Tuesday, June 29, 2004

I defy you...

... if you care at all about the environment, children, anyone else, or even just your own skin to read this and still vote for bush this november. None of it is really new information, but it's put together well, shies away from statistics ("There are lies, damn lies, and statistics". S. Clemmons) and presents a totally convincing and damning view of the current administration's view of and attitude towards our environment. I mean I don't think that they would hate the environment so much if there wasn't money involved. If it made them and their old white friends money to clean up rivers and streams, cut emissions, and save forests they'd all be wearing Birkenstocks and beards smelling of patchouli. But, it doesn't so they put us all in mortal danger so that they can make more money.

Tom DeLay

Tom DeLay corrupt?!

No?!

Really?!*

I agree with one of the authors.

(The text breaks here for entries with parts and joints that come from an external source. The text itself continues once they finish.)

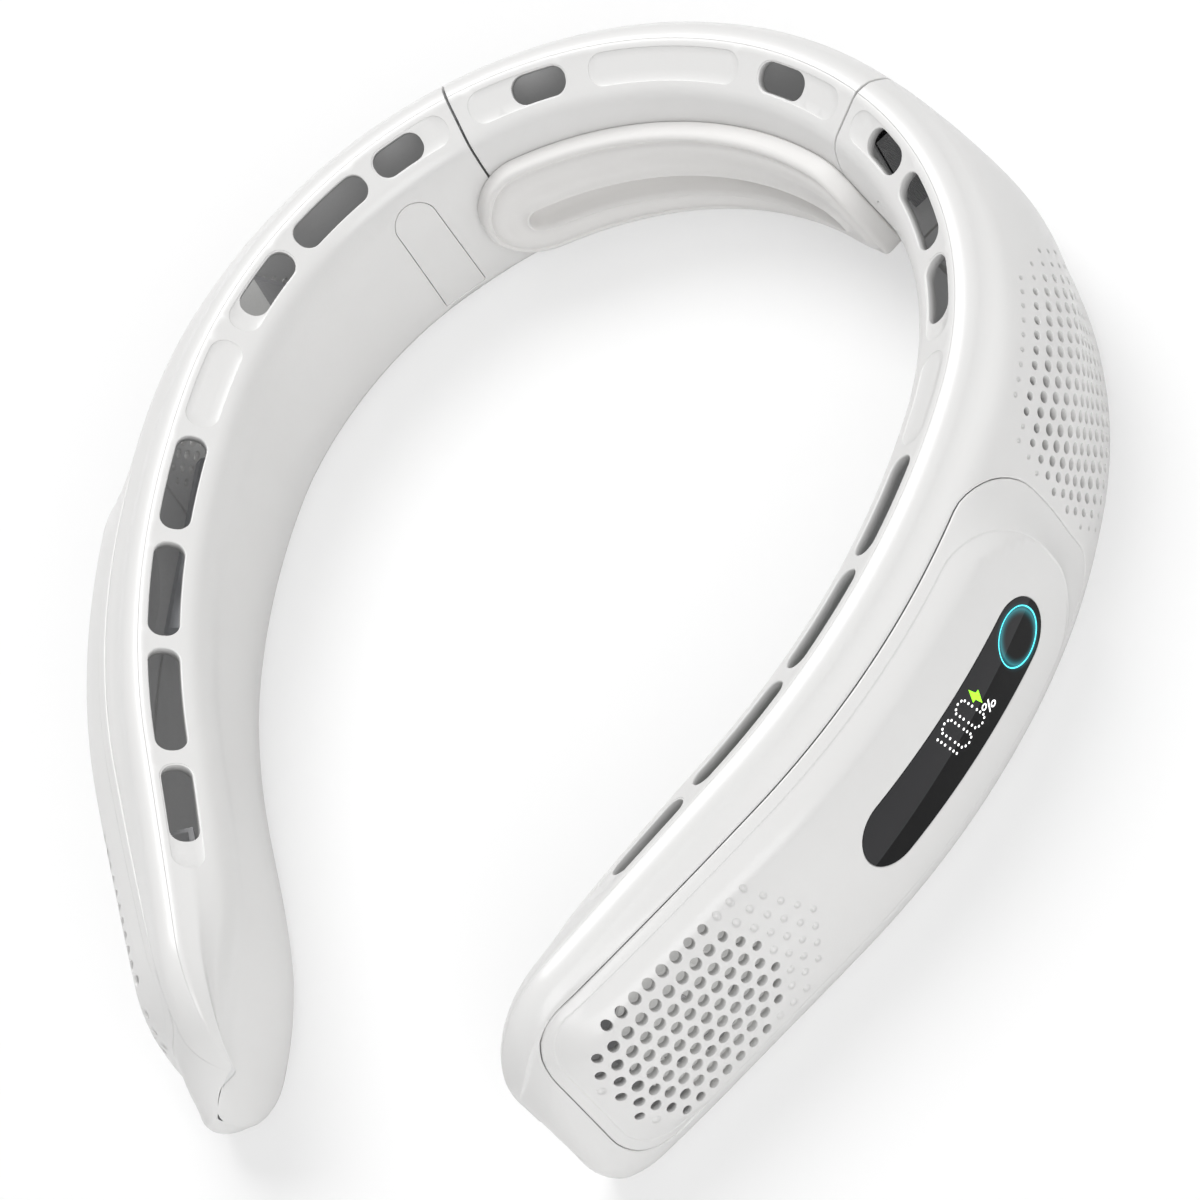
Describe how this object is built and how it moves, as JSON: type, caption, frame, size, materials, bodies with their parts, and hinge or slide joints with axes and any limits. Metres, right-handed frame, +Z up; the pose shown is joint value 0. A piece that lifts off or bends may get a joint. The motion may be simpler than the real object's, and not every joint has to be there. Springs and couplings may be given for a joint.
{
  "type": "neck fan",
  "caption": "Bladeless fan worn round the neck: U-shaped housing with an air strip on top, blowers in both arms, splaying arm hinges, a display and a round power button.",
  "frame": {"origin": "on the table, under the middle of the part's box", "axes": "+Z up as it lies on a table or round a neck, +Y towards the back of the neck, +X the wearer's left arm with the display; the tips point to -Y"},
  "size_m": [0.2006, 0.2278, 0.0456],
  "materials": {
    "shell": "white satin moulded plastic",
    "pad": "matte white silicone",
    "window": "polished black",
    "ring": "translucent, lit from behind",
    "board": "coated circuit board",
    "inner_plastic": "moulded",
    "steel": "stamped or turned",
    "cell": "foil pouch"
  },
  "bodies": {
    "back": {"back_outer_shell": "shell", "back_inner_shell": "shell", "neck_pad": "pad", "left_hinge_leaf_back": "steel", "left_hinge_pin": "steel", "right_hinge_leaf_back": "steel", "right_hinge_pin": "steel"},
    "left_arm": {"left_outer_shell": "shell", "left_inner_shell": "shell", "left_side_cover": "shell", "left_hinge_cover": "shell", "left_hinge_leaf_arm": "steel", "left_lower_volute": "inner_plastic", "left_lower_inlet_plate": "inner_plastic", "left_lower_motor": "steel", "left_upper_volute": "inner_plastic", "left_upper_inlet_plate": "inner_plastic", "left_upper_motor": "steel", "left_battery": "cell", "main_board": "board", "charging_inlet": "steel", "display_window": "window", "light_ring": "ring", "display_board": "board", "button_switch": "inner_plastic"},
    "right_arm": {"right_outer_shell": "shell", "right_inner_shell": "shell", "right_side_cover": "shell", "right_hinge_cover": "shell", "right_hinge_leaf_arm": "steel", "right_lower_volute": "inner_plastic", "right_lower_inlet_plate": "inner_plastic", "right_lower_motor": "steel", "right_upper_volute": "inner_plastic", "right_upper_inlet_plate": "inner_plastic", "right_upper_motor": "steel", "right_battery": "cell"},
    "left_lower_wheel": {"left_lower_impeller": "inner_plastic"},
    "left_upper_wheel": {"left_upper_impeller": "inner_plastic"},
    "right_lower_wheel": {"right_lower_impeller": "inner_plastic"},
    "right_upper_wheel": {"right_upper_impeller": "inner_plastic"},
    "button": {"power_button": "window"}
  },
  "joints": [
    {"name": "left_arm_hinge", "type": "hinge", "parent": "back", "child": "left_arm", "pos_m": [0.04826, 0.09798, 0.022], "axis": [0, 0, 1], "range_deg": [0, 6]},
    {"name": "right_arm_hinge", "type": "hinge", "parent": "back", "child": "right_arm", "pos_m": [-0.04826, 0.09798, 0.022], "axis": [0, 0, -1], "range_deg": [0, 6]},
    {"name": "left_lower_spin", "type": "hinge", "parent": "left_arm", "child": "left_lower_wheel", "pos_m": [0.04766, -0.08263, 0.02012], "axis": [0.8407, -0.466, 0.2756], "continuous": true},
    {"name": "left_upper_spin", "type": "hinge", "parent": "left_arm", "child": "left_upper_wheel", "pos_m": [0.07912, 0.0406, 0.01821], "axis": [0.975, 0.1734, 0.1392], "continuous": true},
    {"name": "right_lower_spin", "type": "hinge", "parent": "right_arm", "child": "right_lower_wheel", "pos_m": [-0.04766, -0.08263, 0.02012], "axis": [-0.8407, -0.466, 0.2756], "continuous": true},
    {"name": "right_upper_spin", "type": "hinge", "parent": "right_arm", "child": "right_upper_wheel", "pos_m": [-0.07912, 0.0406, 0.01821], "axis": [-0.975, 0.1734, 0.1392], "continuous": true},
    {"name": "power_button_press", "type": "slide", "parent": "left_arm", "child": "button", "axis": [-0.9427, 0.1881, -0.2756], "range_m": [0, 0.0004], "stiffness_N_per_m": 2500, "springref_m": -0.0002}
  ]
}
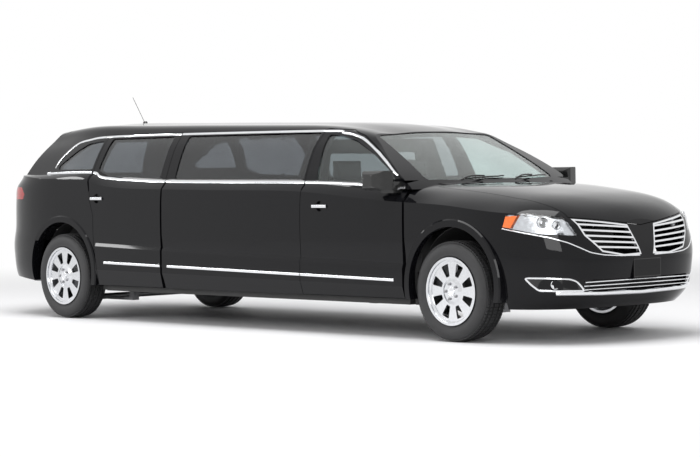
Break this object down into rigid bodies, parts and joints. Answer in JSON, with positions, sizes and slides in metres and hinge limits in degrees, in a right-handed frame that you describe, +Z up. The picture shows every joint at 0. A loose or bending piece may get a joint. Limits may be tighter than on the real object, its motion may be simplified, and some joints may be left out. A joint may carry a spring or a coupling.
{
  "type": "stretch limousine",
  "caption": "Long black limousine on four wheels, with hinged doors, bonnet and tailgate, steered front wheels and a partitioned cabin.",
  "frame": {"origin": "On the ground under the middle of the car's outline", "axes": "+X towards the nose, +Y towards the car's left side, +Z up"},
  "size_m": [7.0511, 2.2058, 1.9442],
  "materials": {
    "black_paint": "gloss black paint",
    "chrome": "bright chrome",
    "lamp_glass": "clear lens",
    "red_lens": "gloss red lens",
    "screen_glass": "clear green tint",
    "clear_glass": "light grey-green tint",
    "dark_glass": "dark privacy tint",
    "underside": "matt black",
    "cast_metal": "rough casting",
    "steel": "dull steel",
    "wheel_metal": "bright silver",
    "tyre_rubber": "matt rubber",
    "seat_leather": "black leather",
    "dark_trim": "matt black",
    "black_plastic": "gloss black"
  },
  "bodies": {
    "body": {"underbody": "underside", "roof_frame": "black_paint", "front_fenders": "black_paint", "middle_panels": "black_paint", "quarter_panels": "black_paint", "front_bumper": "black_paint", "rear_bumper": "black_paint", "grille": "chrome", "headlamps": "lamp_glass", "tail_lamps": "red_lens", "windscreen": "screen_glass", "fixed_side_glass": "dark_glass", "engine_block": "cast_metal", "suspension": "steel", "exhaust": "steel", "dashboard": "dark_trim", "front_seats": "seat_leather", "partition": "dark_trim", "cabin_seats": "seat_leather", "antenna": "black_plastic"},
    "front_door_right": {"door_front_right": "black_paint", "door_front_glass_right": "clear_glass", "mirror_right": "black_plastic"},
    "rear_door_right": {"door_rear_right": "black_paint", "door_rear_glass_right": "dark_glass"},
    "knuckle_right": {"knuckle_right": "cast_metal"},
    "front_wheel_right": {"tyre_front_right": "tyre_rubber", "rim_front_right": "wheel_metal"},
    "rear_wheel_right": {"tyre_rear_right": "tyre_rubber", "rim_rear_right": "wheel_metal"},
    "front_door_left": {"door_front_left": "black_paint", "door_front_glass_left": "clear_glass", "mirror_left": "black_plastic"},
    "rear_door_left": {"door_rear_left": "black_paint", "door_rear_glass_left": "dark_glass"},
    "knuckle_left": {"knuckle_left": "cast_metal"},
    "front_wheel_left": {"tyre_front_left": "tyre_rubber", "rim_front_left": "wheel_metal"},
    "rear_wheel_left": {"tyre_rear_left": "tyre_rubber", "rim_rear_left": "wheel_metal"},
    "bonnet": {"bonnet": "black_paint"},
    "tailgate": {"tailgate": "black_paint", "tailgate_glass": "dark_glass", "tailgate_lamp": "red_lens"},
    "steering_wheel": {"steering_wheel": "dark_trim"}
  },
  "joints": [
    {"name": "front_door_right_hinge", "type": "hinge", "parent": "body", "child": "front_door_right", "pos_m": [1.94079, -0.905, 0.7], "axis": [0, 0, 1], "range_deg": [0, 65]},
    {"name": "rear_door_right_hinge", "type": "hinge", "parent": "body", "child": "rear_door_right", "pos_m": [-0.95022, -0.905, 0.7], "axis": [0, 0, 1], "range_deg": [0, 68]},
    {"name": "steer_right", "type": "hinge", "parent": "body", "child": "knuckle_right", "pos_m": [2.455, -0.735, 0.37], "axis": [0, 0, 1], "range_deg": [-32, 32]},
    {"name": "front_wheel_right_spin", "type": "hinge", "parent": "knuckle_right", "child": "front_wheel_right", "pos_m": [2.455, -0.83, 0.37], "axis": [0, 1, 0], "continuous": true},
    {"name": "rear_wheel_right_spin", "type": "hinge", "parent": "body", "child": "rear_wheel_right", "pos_m": [-2.318, -0.83, 0.37], "axis": [0, 1, 0], "continuous": true},
    {"name": "front_door_left_hinge", "type": "hinge", "parent": "body", "child": "front_door_left", "pos_m": [1.94079, 0.905, 0.7], "axis": [0, 0, -1], "range_deg": [0, 65]},
    {"name": "rear_door_left_hinge", "type": "hinge", "parent": "body", "child": "rear_door_left", "pos_m": [-0.95022, 0.905, 0.7], "axis": [0, 0, -1], "range_deg": [0, 68]},
    {"name": "steer_left", "type": "hinge", "parent": "body", "child": "knuckle_left", "pos_m": [2.455, 0.735, 0.37], "axis": [0, 0, 1], "range_deg": [-32, 32]},
    {"name": "front_wheel_left_spin", "type": "hinge", "parent": "knuckle_left", "child": "front_wheel_left", "pos_m": [2.455, 0.83, 0.37], "axis": [0, 1, 0], "continuous": true},
    {"name": "rear_wheel_left_spin", "type": "hinge", "parent": "body", "child": "rear_wheel_left", "pos_m": [-2.318, 0.83, 0.37], "axis": [0, 1, 0], "continuous": true},
    {"name": "bonnet_hinge", "type": "hinge", "parent": "body", "child": "bonnet", "pos_m": [2.05502, 0, 1.1169], "axis": [0, -1, 0], "range_deg": [0, 55]},
    {"name": "tailgate_hinge", "type": "hinge", "parent": "body", "child": "tailgate", "pos_m": [-2.6801, 0, 1.67195], "axis": [0, 1, 0], "range_deg": [0, 80]},
    {"name": "steering_wheel_turn", "type": "hinge", "parent": "body", "child": "steering_wheel", "pos_m": [1.39539, 0.37, 1.02], "axis": [-0.9063, 0, 0.4226], "range_deg": [-450, 450]}
  ],
  "couplings": [
    {"joint": "steer_right", "follows": "steering_wheel_turn", "ratio": 0.0711},
    {"joint": "steer_left", "follows": "steering_wheel_turn", "ratio": 0.0711}
  ]
}
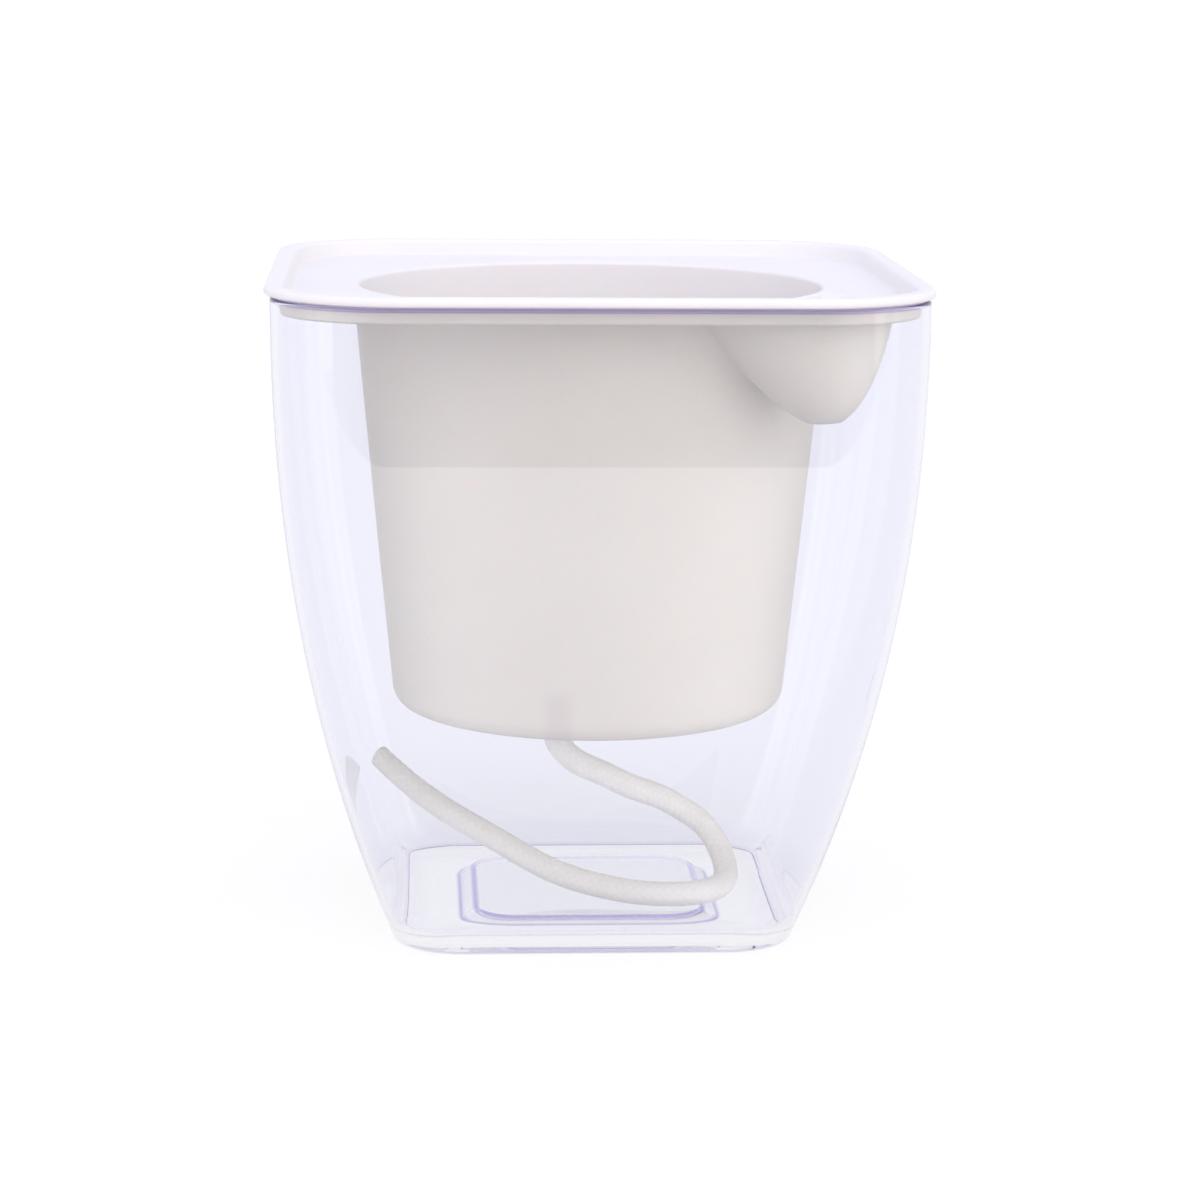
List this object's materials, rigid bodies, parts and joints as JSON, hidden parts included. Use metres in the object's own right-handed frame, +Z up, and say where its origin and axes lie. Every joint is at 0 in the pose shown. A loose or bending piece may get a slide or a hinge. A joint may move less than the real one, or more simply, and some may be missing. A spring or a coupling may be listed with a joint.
{
  "type": "self-watering pot",
  "caption": "Square self-watering planter: a white pot with a wide flange and a corner filling funnel hangs in a clear water reservoir and draws water up by a cotton wick.",
  "frame": {"origin": "on the ground under the middle of the reservoir's base", "axes": "+Z up; -Y is the front, the side that the picture shows; +X to the right, with the filling funnel in the +X -Y corner"},
  "size_m": [0.155, 0.155, 0.1596],
  "materials": {
    "clear_plastic": "clear moulded plastic with a faint violet tint, polished",
    "white_plastic": "warm white moulded plastic, fine matte",
    "cotton": "braided off-white cotton cord"
  },
  "bodies": {
    "reservoir": {"reservoir": "clear_plastic"},
    "pot": {"inner_pot": "white_plastic", "wick": "cotton"}
  },
  "joints": [
    {"name": "pot_lift", "type": "slide", "parent": "reservoir", "child": "pot", "axis": [0, 0, 1], "range_m": [0, 0.17]}
  ]
}
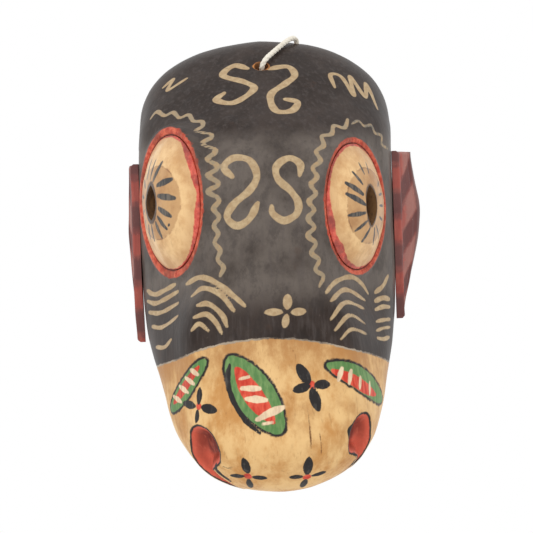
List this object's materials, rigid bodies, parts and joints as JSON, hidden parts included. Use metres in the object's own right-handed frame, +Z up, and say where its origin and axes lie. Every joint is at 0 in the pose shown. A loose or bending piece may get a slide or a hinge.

The committee on ethics should investigate all claims made to it, fuck who gets taken out and "let the chips fall where they may". Special [read corporate] interests are one of the biggest threats to a democracy [read so-called constitutional republic (or parliamentary democracy?) who's constitution is respected less and less by the ruling class].
_______

* I started reading a few more blog entries by the Nation's editor Katrina vanden Heuvel and they were fairly well written. Her Parallel O'Reilly post would have been great if it was what really happened.